What is being asked:
Everything from the first line of the records to the line containing "import * as", inclusive, is to be extracted exactly, and nothing more.

Data shown:
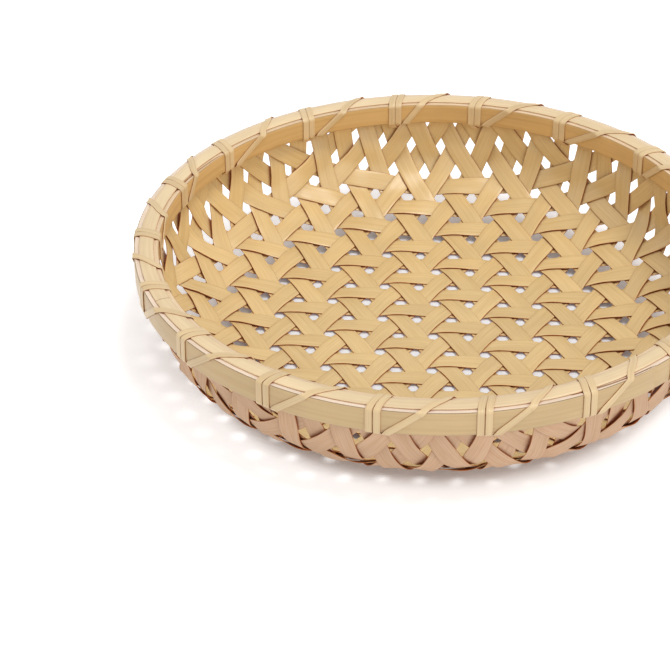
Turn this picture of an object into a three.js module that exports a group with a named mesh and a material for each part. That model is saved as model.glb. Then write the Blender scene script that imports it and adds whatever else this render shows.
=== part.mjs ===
// Shallow round serving basket of flat bamboo strips, woven in three directions around
// six-sided openings, with a rim of two bamboo hoops, a top strip and a wound binding.
// Millimetres, +Z up, the basket's middle on the Z axis, resting on Z = 0.
import * as THREE from "three";

// Weave
const STRIP_SPACING = 15.2; // between neighbouring strips of one direction
const RINGS = 9; // strips on each side of the middle, in each direction
const STRIP_WIDTH = 9.4;
const STRIP_THICKNESS = 0.6;
const LEVEL_STEP = 1.4; // between the three heights at which strips pass each other
const EDGE_HALFWAY = 0.3; // height in level steps that an edge passes between two crossings
const BEND_RELIEF = 0.6; // share by which the heights grow in the upper bend
const BEND_RELIEF_REACH = 62;
const BEND_LIFT = 0.12; // keeps strips that tilt into the bend off the ground
const BEND_LIFT_REACH = 7;
const SHORTEST_STEP = 1.6; // between the sections of a strip
const END_SLANT_ROOM = 1.2; // share of a strip end's slant that its last section keeps free
const PROBE = 0.5; // to either side, to find the direction of a strip

// Bowl, followed by the middle of the weave
const BASE_RADIUS = 70;
const LOWER_BEND_RADIUS = 133;
const LOWER_BEND_ANGLE = THREE.MathUtils.degToRad(24);
const UPPER_BEND_RADIUS = 20;
const WALL_ANGLE = THREE.MathUtils.degToRad(78);
const WALL_LENGTH = 32.7;

// Rim, wound around the top of the weave
const HOOP_HEIGHT = 14;
const HOOP_THICKNESS = 3;
const HOOP_ROOM = 2.8; // from the middle of the weave to either hoop
const STRIP_SINK = 3; // of the strip ends below the tops of the hoops
const HOOP_STEPS = 60;
const SCARF_STEPS = 3; // of those, under the overlap of a hoop's two ends
const SCARF_TIP = 0.6; // thickness left at a hoop's tapered end
const OUTER_SCARF_AT = THREE.MathUtils.degToRad(296);
const INNER_SCARF_AT = THREE.MathUtils.degToRad(146);
const TOP_STRIP_SCARF_AT = THREE.MathUtils.degToRad(206);
const TOP_STRIP_WIDTH = 7.4;
const TOP_STRIP_THICKNESS = 1.1;
const TOP_STRIP_CROWN = 0.4;

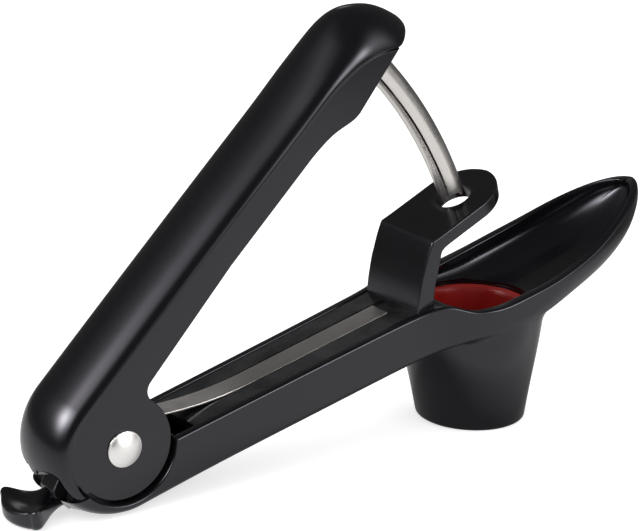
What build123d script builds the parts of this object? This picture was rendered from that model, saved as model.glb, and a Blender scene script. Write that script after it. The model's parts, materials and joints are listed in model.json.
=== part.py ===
"""Lever cherry pitter: two handles on one rivet, a curved plunger, a guide and a lined cup.

The tool stands on the table on its cup and on the round tail under the pivot. The origin is on the
table at the middle of the tool's length, +X runs from the pivot to the splash shield and +Z is up.
The lower handle climbs from the pivot to the cup, so most profiles are drawn in the side plane of a
handle: "along" runs out from the pivot and "up" is square to it. Lengths are in millimetres, angles
in degrees.
"""
import os
from math import cos, radians, sin, sqrt

from build123d import *

# Stance of the whole tool.
pivot_x = -64.1
handle_tilt = 14.7
lever_opening = 31.0

# Clearances: between moving pieces, round seated pieces, and in the pin bores.
running_gap = 0.35
seat_gap = 0.05
bore_gap = 0.06

# Rivet at the pivot.
rivet_radius = 2.5
rivet_stud_radius = 1.5
rivet_head_radius = 4.1
rivet_head_height = 1.3
rivet_head_rim = 0.5
rivet_head_gap = 0.1

# Lever, the upper handle.
ear_radius = 11.0
ear_inner = 6.4
lever_half_width = 8.75
crown_half_width = 9.75
crown_line = 13.6
crown_height = 4.3
cavity_top = 14.9
tail_cavity_radius = 15.2
tail_end_angle = 172.0
tail_end_height = -5.3
notch_half_width = 6.0
notch_height = 2.5
hub_radius = 6.0
hub_half_width = 3.0
web_half_length = 4.5
nose_at = (8.7, 3.0)
nose_radius = 1.4
lock_tooth_radius = 10.7
lock_tooth_angles = (165.0, 173.0)

# Plunger tube, bent to an arc round the pivot. Angles are above the lower handle. The lever's head,
# the bracket, the cup and the bowl all keep their distance from this arc.
plunger_arc_radius = 101.4
plunger_radius = 3.0
plunger_wall = 0.5
plunger_tip_angle = 9.0
plunger_top_angle = 37.6
seam_width = 0.5
seam_angle = 225.0
scallop_radius = 1.45
pin_radius = 1.0
plunger_pin_angle = 36.0
socket_half_width = 4.6
socket_inward = 6.0
socket_outward = 5.4
socket_mouth = 4.6

# Lower handle.
handle_top = -3.0
handle_bottom = -14.2
handle_half_width = 10.05
handle_end_half_width = 11.0
handle_wall = 1.9
handle_floor = 1.8
edge_round = 1.6
ledge_width = 1.0
cradle_radius = 15.2
cradle_rim = -7.8
wall_arc_radius = 12.4
lug_inner = 3.4
lug_outer = 6.1
lug_radius = 8.4
bowl_setback = 21.4

# Cup, in level slices above the table.
cup_offset = 0.6
cup_foot_radius = 12.9
cup_wall = 1.9
cup_shelf = 15.0
cup_shelf_radius = 10.6
cup_shelf_thickness = 1.6

# Silicone liner.
liner_top = 28.5
liner_top_radius = 14.7
liner_lip = 2.0
liner_floor = 1.4
liner_hole_radius = 4.4
liner_slit_width = 0.7
liner_slit_reach = 7.6
liner_slit_count = 6

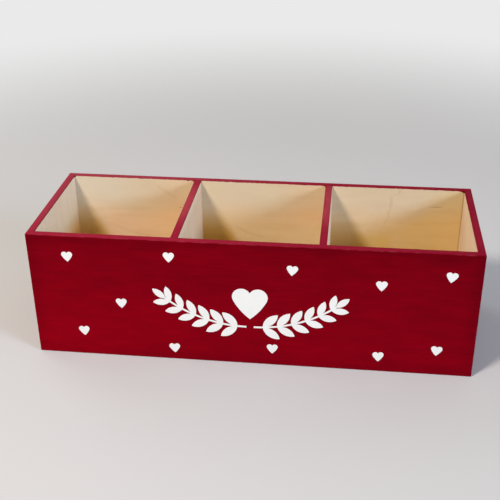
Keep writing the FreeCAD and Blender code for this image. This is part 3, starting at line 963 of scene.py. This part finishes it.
# The last number shifts the wood's patterns, so that no two sheets are alike
dress(frontWall, longWallMaterial("stainedFrontPly", frontLow[1], 1, frontDips, None, 3.7))
dress(backWall, longWallMaterial("stainedBackPly", backHigh[1], -1, backDips, markBackWall, 11.3))
dress(leftEnd, endWallMaterial("stainedLeftPly", leftLow[0], 1, paleBirch, markLeftEnd, 19.1))
dress(rightEnd, endWallMaterial("stainedRightPly", rightHigh[0], -1, warmBirch, None, 27.9))
dress(leftPartition, partitionMaterial("bareLeftPly", leftDividerLow[0], markLeftPartition, 35.2))
dress(rightPartition, partitionMaterial("bareRightPly", rightDividerLow[0], markRightPartition, 43.6))
dress(board, boardMaterial("bareBottomPly", 51.4))
print("ply finished")

film = {
    "white": colour(239, 245, 252),
    "shaded": colour(233, 239, 246),
    "clouds": 9.0,           # size of the shading's clouds
    "cloudLimits": (0.35, 0.75),
    "cloudShare": 0.6,
    "grain": (14.0, 1.0, 0.5),  # sizes along the wood's grain, into it and across
    "bump": 0.006,
    "roughness": 0.34,
    "roughClouds": 0.12,
}
pinWire = {
    "dark": colour(176, 174, 170),
    "bright": colour(204, 203, 200),
    "lineLength": 3.0,
    "lineWidth": 0.05,
    "roughness": 0.26,
    "roughLines": 0.2,
}
filler = {
    "grains": 0.12,          # size of its grains
    "grainShare": 0.7,
    "bump": 0.01,
    "roughness": 0.55,
    "roughGrains": 0.2,
}


def filmMaterial():
    # cut vinyl: nearly even white, with the wood's grain just showing through it
    material, tree = newMaterial("whiteFilm")
    x, y, z = tree.split(tree.millimetres())
    size = film["clouds"]
    cloud = tree.noise(tree.vector(x / size, y / size, z / size), 2)
    long, deep, wide = film["grain"]
    grain = tree.noise(tree.vector(x / long, y / deep, z / wide), 2)
    bump = tree.node("ShaderNodeBump", inputs={"Distance": film["bump"] * mm, "Height": grain})
    shading = cloud.rise(*film["cloudLimits"]) * film["cloudShare"]
    surface = {
        "Base Color": tree.blend(shading, film["white"], film["shaded"]),
        "Roughness": film["roughness"] + (cloud - 0.5) * film["roughClouds"],
        "Normal": bump,
    }
    tree.finish("ShaderNodeOutputMaterial", tree.node("ShaderNodeBsdfPrincipled", inputs=surface))
    return material


def wireMaterial():
    # bright drawn wire, with fine lines from front to back, as most of the pins run
    material, tree = newMaterial("drawnWire")
    x, y, z = tree.split(tree.millimetres())
    long, wide = pinWire["lineLength"], pinWire["lineWidth"]
    lines = tree.noise(tree.vector(x / wide, y / long, z / wide), 2)
    surface = {
        "Base Color": tree.blend(lines, pinWire["dark"], pinWire["bright"]),
        "Metallic": 1,
        "Roughness": pinWire["roughness"] + lines * pinWire["roughLines"],
    }
    tree.finish("ShaderNodeOutputMaterial", tree.node("ShaderNodeBsdfPrincipled", inputs=surface))
    return material


def fillerMaterial():
    # wood filler takes the stain a little more dully than the ply
    material, tree = newMaterial("stainedFiller")
    x, y, z = tree.split(tree.millimetres())
    size = filler["grains"]
    grains = tree.noise(tree.vector(x / size, y / size, z / size), 3, 0.7)
    bump = tree.node("ShaderNodeBump", inputs={"Distance": filler["bump"] * mm, "Height": grains})
    surface = {
        "Base Color": tree.blend(grains * filler["grainShare"], stain["deep"], stain["bright"]),
        "Roughness": filler["roughness"] + (grains - 0.5) * filler["roughGrains"],
        "Normal": bump,
        "Specular IOR Level": stain["specular"],
    }
    tree.finish("ShaderNodeOutputMaterial", tree.node("ShaderNodeBsdfPrincipled", inputs=surface))
    return material


smallPieces = {
    "white_film": filmMaterial(),
    "steel_wire": wireMaterial(),
    "stained_filler": fillerMaterial(),
}
for part in frame["record"]["subparts"]:
    if part["material_slot"] in smallPieces:
        piece = frame["nodes"][part["node"]]
        dress(piece, smallPieces[part["material_slot"]])
print("films, pins and fillers finished")

# A plain pale floor, a disc, and the light that comes from all round
stage = {
    "floorRadius": 6000.0,
    "floorSides": 96,
    "floorRings": 8,
    "floorSeen": colour(190, 194, 203),
    "floorDim": colour(150, 146, 140),      # what the floor throws back onto the box
    "floorRoughness": 0.7,
    "floorClouds": 40.0,
    "roughClouds": 0.1,
    "floorSpecular": 0.1,
    "background": colour(234, 234, 234),
    "plain": (350.0, 900.0),                # from the middle, where it passes into the background
    "surround": (0.405, 0.355, 0.27, 1),
}
# A warm lamp from the upper left, a cooler and lower one from the right, a weak broad one from behind:
# the direction from the middle of the box, how far off it is, how wide, its light and its watts
lamps = {
    "key": {
        "towards": (-0.385, -0.51, 0.77),
        "away": 1500.0,
        "size": 300.0,
        "light": (1.0, 0.87, 0.72),
        "watts": 19.3,
    },
    "fill": {
        "towards": (0.8, -0.47, 0.36),
        "away": 2500.0,
        "size": 750.0,
        "light": (0.61, 0.75, 0.96),
        "watts": 44.0,
    },
    "back": {
        "towards": (-0.7, 0.5, 0.5),
        "away": 2500.0,
        "size": 1600.0,
        "light": (1.0, 1.0, 1.0),
        "watts": 12.0,
    },
}


def seenDirectly(tree):
    # 1 for camera, glossy and transmission rays, 0 for the light that falls on the box
    rays = tree.node(
        "ShaderNodeLightPath", output=("Is Camera Ray", "Is Glossy Ray", "Is Transmission Ray")
    )
    return rays[0].most(rays[1]).most(rays[2])


def floorMesh():
    # a disc: rings of points whose radius grows evenly from the middle outwards
    turn = np.linspace(0, 2 * math.pi, stage["floorSides"] + 1)[:-1]
    radius = np.linspace(0, 1, stage["floorRings"] + 1)[1:] * stage["floorRadius"]
    across = (radius[:, None] * np.cos(turn)).ravel()
    back = (radius[:, None] * np.sin(turn)).ravel()
    points = np.vstack([[0, 0, 0], np.stack([across, back, 0 * across], axis=-1)])
    ring = 1 + np.arange(len(turn))
    following = np.roll(ring, -1)
    faces = [(0, first, second) for first, second in zip(ring, following)]
    for step in range(len(radius) - 1):
        inside = step * len(turn)
        outside = inside + len(turn)
        faces += list(zip(ring + inside, ring + outside, following + outside, following + inside))
    mesh = bpy.data.meshes.new("floor")
    mesh.from_pydata((points * mm).tolist(), [], [[int(i) for i in face] for face in faces])
    return mesh


def floorMaterial():
    material, tree = newMaterial("paleFloor")
    x, y, z = tree.split(tree.millimetres())
    cloud = tree.noise(tree.vector(x / stage["floorClouds"], y / stage["floorClouds"], z), 3)
    seen = seenDirectly(tree)
    surface = {
        "Base Color": tree.blend(seen, stage["floorDim"], stage["floorSeen"]),
        "Roughness": stage["floorRoughness"] + (cloud - 0.5) * stage["roughClouds"],
        "Specular IOR Level": stage["floorSpecular"],
    }
    near = tree.node("ShaderNodeBsdfPrincipled", inputs=surface)
    far = tree.node("ShaderNodeEmission", inputs={"Color": stage["background"]})
    plain = edgeDistance(x, y).rise(*stage["plain"]) * seen
    mixed = tree.node("ShaderNodeMixShader", inputs={0: plain, 1: near, 2: far})
    tree.finish("ShaderNodeOutputMaterial", mixed)
    return material


def makeFloor():
    floor = bpy.data.objects.new("floor", floorMesh())
    bpy.context.scene.collection.objects.link(floor)
    dress(floor, floorMaterial())


def makeLamps():
    middle = np.array([0, 0, rim / 2])
    for name, values in lamps.items():
        data = bpy.data.lights.new(name + "Lamp", "AREA")
        data.shape = "DISK"
        data.size = values["size"] * mm
        data.energy = values["watts"]
        data.color = values["light"]
        lamp = bpy.data.objects.new(name + "Lamp", data)
        towards = np.array(values["towards"]) / np.linalg.norm(values["towards"])
        away = Matrix.Translation((middle + towards * values["away"]) * mm)
        facing = Vector(-towards).to_track_quat("-Z", "Y").to_matrix().to_4x4()
        lamp.matrix_world = away @ facing
        lamp.visible_camera = False
        bpy.context.scene.collection.objects.link(lamp)


def makeSurround():
    world = bpy.data.worlds.new("studio")
    bpy.context.scene.world = world
    tree = NodeTree(world)
    seen = tree.blend(seenDirectly(tree), stage["surround"], stage["background"])
    tree.finish("ShaderNodeOutputWorld", tree.node("ShaderNodeBackground", inputs={"Color": seen}))


makeFloor()
makeLamps()
makeSurround()
bpy.context.scene.view_settings.view_transform = "Standard"
print("stage set")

Solution to this problem:
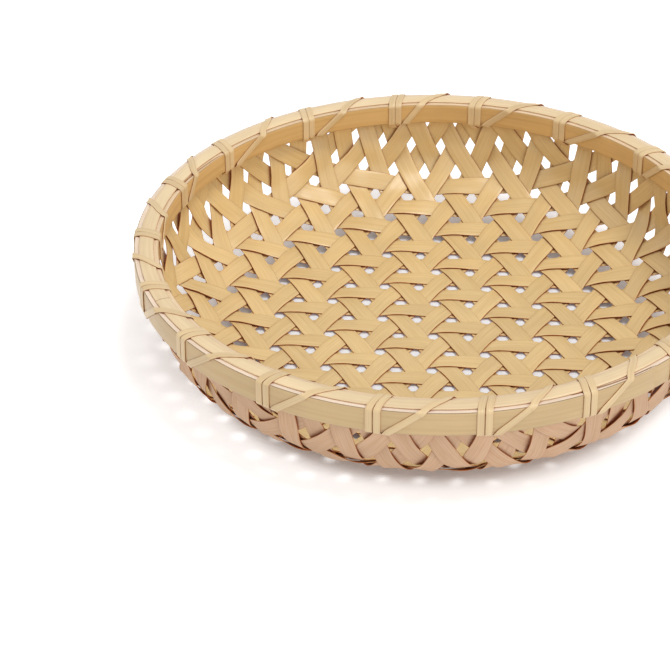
Turn this picture of an object into a three.js module that exports a group with a named mesh and a material for each part. That model is saved as model.glb. Then write the Blender scene script that imports it and adds whatever else this render shows.
=== part.mjs ===
// Shallow round serving basket of flat bamboo strips, woven in three directions around
// six-sided openings, with a rim of two bamboo hoops, a top strip and a wound binding.
// Millimetres, +Z up, the basket's middle on the Z axis, resting on Z = 0.
import * as THREE from "three";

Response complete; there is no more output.